[Modeling code records]
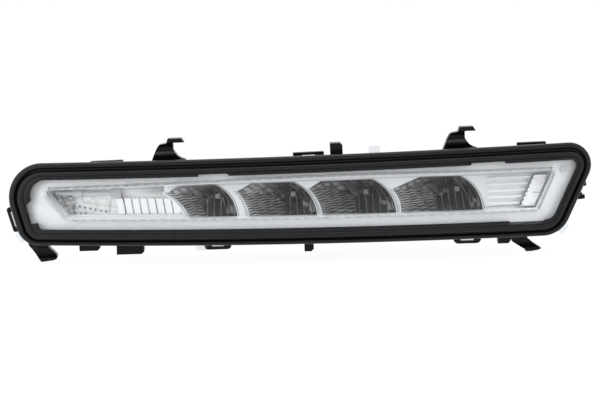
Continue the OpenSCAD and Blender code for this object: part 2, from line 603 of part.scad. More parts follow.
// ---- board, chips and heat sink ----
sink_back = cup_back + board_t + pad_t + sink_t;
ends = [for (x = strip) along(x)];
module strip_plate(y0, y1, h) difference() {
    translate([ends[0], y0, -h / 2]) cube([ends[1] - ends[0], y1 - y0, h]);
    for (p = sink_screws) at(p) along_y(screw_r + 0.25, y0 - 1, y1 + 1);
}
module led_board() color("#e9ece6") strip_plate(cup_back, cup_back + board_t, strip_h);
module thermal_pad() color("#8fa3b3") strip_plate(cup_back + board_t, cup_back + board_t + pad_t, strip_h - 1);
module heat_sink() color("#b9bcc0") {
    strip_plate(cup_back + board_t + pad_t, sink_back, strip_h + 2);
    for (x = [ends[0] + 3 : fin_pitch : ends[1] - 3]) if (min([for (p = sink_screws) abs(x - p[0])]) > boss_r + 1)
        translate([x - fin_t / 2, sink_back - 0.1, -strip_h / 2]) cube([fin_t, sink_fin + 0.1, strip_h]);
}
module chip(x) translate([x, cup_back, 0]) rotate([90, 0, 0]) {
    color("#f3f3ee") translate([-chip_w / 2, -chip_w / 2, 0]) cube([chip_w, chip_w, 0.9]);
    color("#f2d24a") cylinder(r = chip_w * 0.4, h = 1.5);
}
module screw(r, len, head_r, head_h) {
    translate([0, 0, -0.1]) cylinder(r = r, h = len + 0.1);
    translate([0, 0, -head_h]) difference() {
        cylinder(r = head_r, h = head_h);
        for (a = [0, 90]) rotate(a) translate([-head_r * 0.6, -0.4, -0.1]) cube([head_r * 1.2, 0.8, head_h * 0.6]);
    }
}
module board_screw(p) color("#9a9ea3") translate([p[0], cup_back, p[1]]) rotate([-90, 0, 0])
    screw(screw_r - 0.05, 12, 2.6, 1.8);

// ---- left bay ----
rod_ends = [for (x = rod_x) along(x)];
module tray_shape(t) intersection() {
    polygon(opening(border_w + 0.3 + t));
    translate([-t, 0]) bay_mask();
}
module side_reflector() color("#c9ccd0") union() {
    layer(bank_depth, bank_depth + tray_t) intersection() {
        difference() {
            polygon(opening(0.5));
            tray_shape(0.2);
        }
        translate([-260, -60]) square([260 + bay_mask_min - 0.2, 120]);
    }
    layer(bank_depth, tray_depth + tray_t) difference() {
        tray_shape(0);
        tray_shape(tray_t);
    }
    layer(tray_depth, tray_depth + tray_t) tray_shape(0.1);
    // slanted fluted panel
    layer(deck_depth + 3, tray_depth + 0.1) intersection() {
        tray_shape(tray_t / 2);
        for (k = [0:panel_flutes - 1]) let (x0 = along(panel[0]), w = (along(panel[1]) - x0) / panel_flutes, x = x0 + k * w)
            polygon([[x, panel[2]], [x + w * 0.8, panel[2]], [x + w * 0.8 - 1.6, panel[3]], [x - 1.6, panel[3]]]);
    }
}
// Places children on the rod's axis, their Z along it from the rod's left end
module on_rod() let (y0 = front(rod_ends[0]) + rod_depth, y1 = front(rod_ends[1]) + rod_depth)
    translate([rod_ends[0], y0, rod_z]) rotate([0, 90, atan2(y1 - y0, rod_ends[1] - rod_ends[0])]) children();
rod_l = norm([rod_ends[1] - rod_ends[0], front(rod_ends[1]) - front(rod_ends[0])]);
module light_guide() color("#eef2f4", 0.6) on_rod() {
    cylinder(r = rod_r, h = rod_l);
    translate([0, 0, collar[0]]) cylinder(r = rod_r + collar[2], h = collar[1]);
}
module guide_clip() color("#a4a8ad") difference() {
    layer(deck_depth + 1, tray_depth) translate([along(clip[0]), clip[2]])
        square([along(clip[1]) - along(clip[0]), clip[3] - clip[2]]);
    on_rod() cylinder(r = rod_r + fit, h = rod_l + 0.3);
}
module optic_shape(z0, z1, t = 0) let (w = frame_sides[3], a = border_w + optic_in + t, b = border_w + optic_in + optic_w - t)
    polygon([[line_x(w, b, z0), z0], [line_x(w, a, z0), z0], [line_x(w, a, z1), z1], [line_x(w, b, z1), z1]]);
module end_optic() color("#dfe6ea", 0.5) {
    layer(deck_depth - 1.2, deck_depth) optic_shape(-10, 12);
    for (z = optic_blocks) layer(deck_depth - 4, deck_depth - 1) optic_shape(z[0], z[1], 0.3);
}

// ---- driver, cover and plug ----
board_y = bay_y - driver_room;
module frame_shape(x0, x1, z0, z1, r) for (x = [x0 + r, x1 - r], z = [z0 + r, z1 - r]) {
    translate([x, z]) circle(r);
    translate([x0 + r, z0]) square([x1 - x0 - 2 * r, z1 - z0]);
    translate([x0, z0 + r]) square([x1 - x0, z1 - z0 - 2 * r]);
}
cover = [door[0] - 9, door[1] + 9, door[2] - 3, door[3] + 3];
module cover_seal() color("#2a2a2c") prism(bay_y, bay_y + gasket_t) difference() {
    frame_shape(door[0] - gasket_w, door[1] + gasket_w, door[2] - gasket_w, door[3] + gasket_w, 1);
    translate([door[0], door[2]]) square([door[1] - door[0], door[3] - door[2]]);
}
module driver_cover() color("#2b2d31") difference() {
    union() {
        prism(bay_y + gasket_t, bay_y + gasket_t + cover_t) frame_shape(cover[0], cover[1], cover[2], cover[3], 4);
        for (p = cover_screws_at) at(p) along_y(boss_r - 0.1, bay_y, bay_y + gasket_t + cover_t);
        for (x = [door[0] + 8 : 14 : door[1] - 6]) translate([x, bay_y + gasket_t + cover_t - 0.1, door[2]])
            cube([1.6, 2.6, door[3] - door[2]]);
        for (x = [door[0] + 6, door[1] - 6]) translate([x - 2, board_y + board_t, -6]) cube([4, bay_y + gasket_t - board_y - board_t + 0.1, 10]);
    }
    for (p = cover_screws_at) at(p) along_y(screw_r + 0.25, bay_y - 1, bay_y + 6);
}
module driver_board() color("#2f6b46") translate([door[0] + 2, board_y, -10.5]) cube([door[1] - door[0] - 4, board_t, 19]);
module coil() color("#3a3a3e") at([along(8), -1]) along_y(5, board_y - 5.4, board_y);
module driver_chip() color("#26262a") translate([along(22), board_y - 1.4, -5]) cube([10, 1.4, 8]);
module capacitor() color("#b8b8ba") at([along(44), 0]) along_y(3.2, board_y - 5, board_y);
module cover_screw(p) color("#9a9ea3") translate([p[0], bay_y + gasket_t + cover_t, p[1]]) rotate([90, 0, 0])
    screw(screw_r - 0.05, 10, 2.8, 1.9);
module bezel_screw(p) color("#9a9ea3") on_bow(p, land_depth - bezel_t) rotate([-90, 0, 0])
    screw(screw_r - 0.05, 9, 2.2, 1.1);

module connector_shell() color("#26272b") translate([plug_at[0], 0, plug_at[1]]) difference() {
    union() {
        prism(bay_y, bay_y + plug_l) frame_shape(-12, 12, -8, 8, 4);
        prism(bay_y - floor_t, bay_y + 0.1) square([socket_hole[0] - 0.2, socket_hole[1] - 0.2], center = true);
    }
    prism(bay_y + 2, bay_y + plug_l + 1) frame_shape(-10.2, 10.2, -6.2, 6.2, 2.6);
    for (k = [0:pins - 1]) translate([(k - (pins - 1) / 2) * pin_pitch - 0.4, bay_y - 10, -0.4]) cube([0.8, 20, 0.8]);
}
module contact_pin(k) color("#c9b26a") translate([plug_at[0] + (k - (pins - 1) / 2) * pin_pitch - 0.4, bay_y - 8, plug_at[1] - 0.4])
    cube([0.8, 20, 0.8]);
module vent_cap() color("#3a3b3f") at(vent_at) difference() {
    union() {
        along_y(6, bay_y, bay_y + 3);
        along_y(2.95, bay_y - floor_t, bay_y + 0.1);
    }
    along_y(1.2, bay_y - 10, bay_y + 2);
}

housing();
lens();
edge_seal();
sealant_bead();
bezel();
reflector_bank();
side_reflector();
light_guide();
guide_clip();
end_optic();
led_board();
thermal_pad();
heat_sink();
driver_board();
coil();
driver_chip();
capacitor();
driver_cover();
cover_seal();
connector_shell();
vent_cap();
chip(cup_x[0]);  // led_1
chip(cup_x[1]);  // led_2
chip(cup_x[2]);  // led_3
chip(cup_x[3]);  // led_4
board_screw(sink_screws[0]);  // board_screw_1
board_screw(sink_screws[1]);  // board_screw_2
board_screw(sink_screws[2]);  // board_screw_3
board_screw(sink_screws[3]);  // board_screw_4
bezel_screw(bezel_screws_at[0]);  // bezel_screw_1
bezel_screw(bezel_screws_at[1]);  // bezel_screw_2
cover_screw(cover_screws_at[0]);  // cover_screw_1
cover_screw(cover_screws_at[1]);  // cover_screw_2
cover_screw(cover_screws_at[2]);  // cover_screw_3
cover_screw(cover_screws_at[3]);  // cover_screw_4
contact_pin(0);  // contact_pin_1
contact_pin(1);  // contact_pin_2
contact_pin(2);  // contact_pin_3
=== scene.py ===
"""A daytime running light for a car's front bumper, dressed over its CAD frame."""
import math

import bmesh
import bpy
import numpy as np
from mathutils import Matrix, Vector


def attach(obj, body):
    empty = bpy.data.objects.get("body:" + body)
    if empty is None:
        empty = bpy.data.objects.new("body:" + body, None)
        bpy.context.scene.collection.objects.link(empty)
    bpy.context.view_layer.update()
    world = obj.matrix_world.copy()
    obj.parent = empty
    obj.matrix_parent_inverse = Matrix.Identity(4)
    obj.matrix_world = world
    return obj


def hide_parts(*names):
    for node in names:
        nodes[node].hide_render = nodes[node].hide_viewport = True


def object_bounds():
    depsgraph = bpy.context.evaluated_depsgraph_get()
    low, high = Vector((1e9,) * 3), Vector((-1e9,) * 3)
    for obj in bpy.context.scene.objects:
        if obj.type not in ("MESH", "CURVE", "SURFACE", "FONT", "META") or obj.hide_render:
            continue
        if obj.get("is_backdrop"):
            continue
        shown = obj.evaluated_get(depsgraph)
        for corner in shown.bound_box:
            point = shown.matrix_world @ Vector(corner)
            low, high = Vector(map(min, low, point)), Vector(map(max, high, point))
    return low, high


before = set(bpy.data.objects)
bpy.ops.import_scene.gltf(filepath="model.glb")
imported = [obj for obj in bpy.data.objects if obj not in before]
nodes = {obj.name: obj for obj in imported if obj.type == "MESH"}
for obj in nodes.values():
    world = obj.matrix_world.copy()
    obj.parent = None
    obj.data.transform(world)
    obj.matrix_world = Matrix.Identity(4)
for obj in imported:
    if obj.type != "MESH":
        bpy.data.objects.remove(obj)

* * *

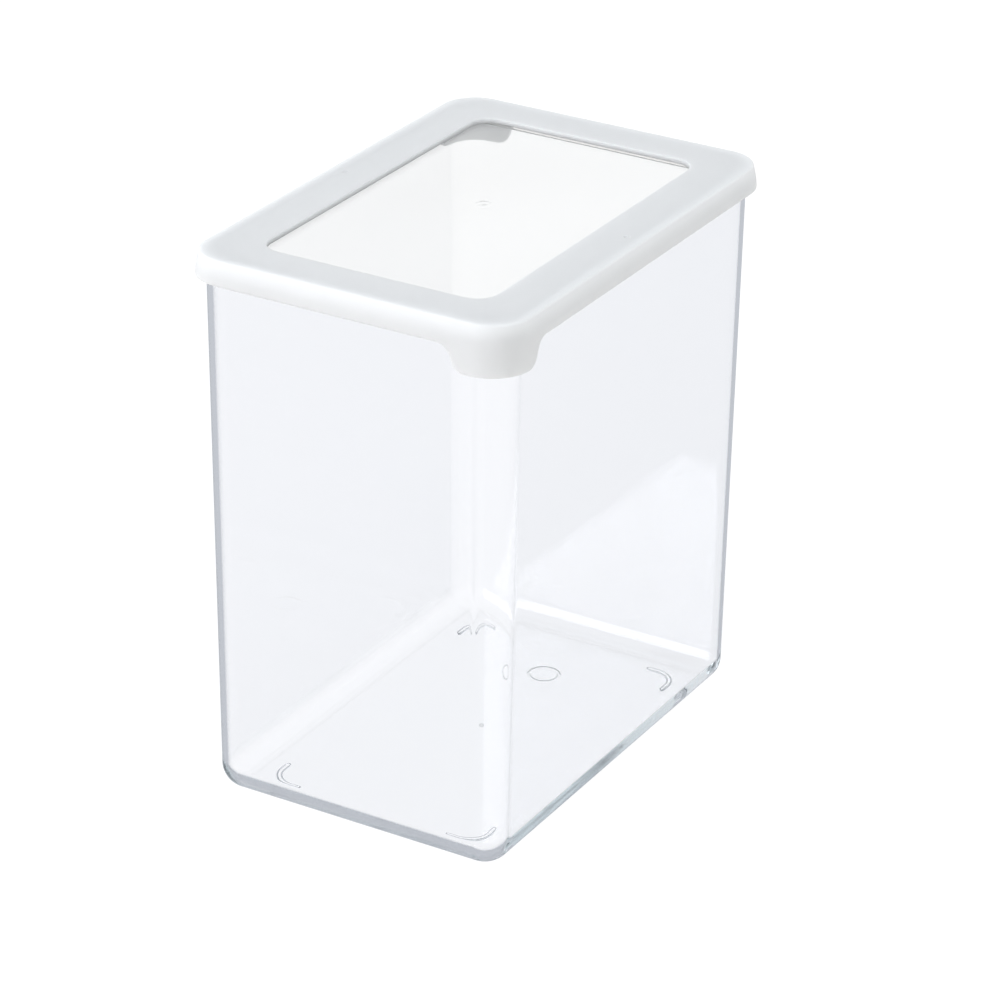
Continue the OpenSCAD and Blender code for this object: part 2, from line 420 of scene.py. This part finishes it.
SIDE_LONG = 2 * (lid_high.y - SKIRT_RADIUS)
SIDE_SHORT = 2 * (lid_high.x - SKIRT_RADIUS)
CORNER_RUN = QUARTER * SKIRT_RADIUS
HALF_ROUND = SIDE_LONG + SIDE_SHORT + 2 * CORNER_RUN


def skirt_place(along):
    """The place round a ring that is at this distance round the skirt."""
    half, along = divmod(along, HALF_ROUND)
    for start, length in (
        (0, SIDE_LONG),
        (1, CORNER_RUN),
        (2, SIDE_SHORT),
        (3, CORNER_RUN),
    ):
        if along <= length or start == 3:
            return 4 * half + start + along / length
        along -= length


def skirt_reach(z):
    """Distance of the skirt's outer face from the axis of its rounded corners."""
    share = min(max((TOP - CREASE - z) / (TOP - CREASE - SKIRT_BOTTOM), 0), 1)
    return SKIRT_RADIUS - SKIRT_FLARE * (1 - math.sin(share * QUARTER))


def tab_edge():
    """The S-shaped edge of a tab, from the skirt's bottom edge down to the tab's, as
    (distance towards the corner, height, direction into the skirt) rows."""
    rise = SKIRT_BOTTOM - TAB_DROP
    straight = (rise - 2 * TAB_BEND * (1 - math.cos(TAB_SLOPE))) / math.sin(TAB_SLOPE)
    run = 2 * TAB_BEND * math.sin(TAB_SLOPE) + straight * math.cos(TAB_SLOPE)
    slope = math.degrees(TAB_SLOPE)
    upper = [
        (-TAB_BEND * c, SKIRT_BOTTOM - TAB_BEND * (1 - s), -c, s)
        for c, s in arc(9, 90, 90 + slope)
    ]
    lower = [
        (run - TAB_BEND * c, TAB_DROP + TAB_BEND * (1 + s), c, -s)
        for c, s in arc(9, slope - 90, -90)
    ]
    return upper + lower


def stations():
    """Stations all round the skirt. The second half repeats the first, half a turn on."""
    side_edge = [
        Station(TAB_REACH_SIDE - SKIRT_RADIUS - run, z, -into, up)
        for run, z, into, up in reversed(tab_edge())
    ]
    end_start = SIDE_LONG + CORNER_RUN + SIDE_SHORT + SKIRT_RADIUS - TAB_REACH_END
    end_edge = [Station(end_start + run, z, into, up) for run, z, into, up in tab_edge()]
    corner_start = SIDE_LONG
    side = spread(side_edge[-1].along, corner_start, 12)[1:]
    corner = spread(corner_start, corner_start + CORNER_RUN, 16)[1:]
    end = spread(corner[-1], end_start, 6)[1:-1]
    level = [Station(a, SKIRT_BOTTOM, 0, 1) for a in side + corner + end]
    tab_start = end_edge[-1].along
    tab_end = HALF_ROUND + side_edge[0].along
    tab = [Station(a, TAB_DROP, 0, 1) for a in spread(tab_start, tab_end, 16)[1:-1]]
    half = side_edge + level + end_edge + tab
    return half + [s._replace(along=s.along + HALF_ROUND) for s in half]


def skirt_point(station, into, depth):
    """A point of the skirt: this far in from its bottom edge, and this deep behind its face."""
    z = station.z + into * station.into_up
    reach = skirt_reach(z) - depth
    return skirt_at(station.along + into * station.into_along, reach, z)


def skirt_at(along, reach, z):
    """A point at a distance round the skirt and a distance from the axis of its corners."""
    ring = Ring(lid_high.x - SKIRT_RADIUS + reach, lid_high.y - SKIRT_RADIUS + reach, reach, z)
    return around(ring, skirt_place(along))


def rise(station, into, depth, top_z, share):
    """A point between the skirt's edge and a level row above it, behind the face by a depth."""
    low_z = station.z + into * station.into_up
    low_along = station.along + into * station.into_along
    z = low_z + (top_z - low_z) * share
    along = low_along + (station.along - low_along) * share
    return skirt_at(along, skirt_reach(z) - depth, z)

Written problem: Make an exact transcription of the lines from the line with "driver_chip();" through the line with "nodes[node].hide_render = nodes[node].hide_viewport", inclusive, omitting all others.

Reply:
driver_chip();
capacitor();
driver_cover();
cover_seal();
connector_shell();
vent_cap();
chip(cup_x[0]);  // led_1
chip(cup_x[1]);  // led_2
chip(cup_x[2]);  // led_3
chip(cup_x[3]);  // led_4
board_screw(sink_screws[0]);  // board_screw_1
board_screw(sink_screws[1]);  // board_screw_2
board_screw(sink_screws[2]);  // board_screw_3
board_screw(sink_screws[3]);  // board_screw_4
bezel_screw(bezel_screws_at[0]);  // bezel_screw_1
bezel_screw(bezel_screws_at[1]);  // bezel_screw_2
cover_screw(cover_screws_at[0]);  // cover_screw_1
cover_screw(cover_screws_at[1]);  // cover_screw_2
cover_screw(cover_screws_at[2]);  // cover_screw_3
cover_screw(cover_screws_at[3]);  // cover_screw_4
contact_pin(0);  // contact_pin_1
contact_pin(1);  // contact_pin_2
contact_pin(2);  // contact_pin_3
=== scene.py ===
"""A daytime running light for a car's front bumper, dressed over its CAD frame."""
import math

import bmesh
import bpy
import numpy as np
from mathutils import Matrix, Vector


def attach(obj, body):
    empty = bpy.data.objects.get("body:" + body)
    if empty is None:
        empty = bpy.data.objects.new("body:" + body, None)
        bpy.context.scene.collection.objects.link(empty)
    bpy.context.view_layer.update()
    world = obj.matrix_world.copy()
    obj.parent = empty
    obj.matrix_parent_inverse = Matrix.Identity(4)
    obj.matrix_world = world
    return obj


def hide_parts(*names):
    for node in names:
        nodes[node].hide_render = nodes[node].hide_viewport = True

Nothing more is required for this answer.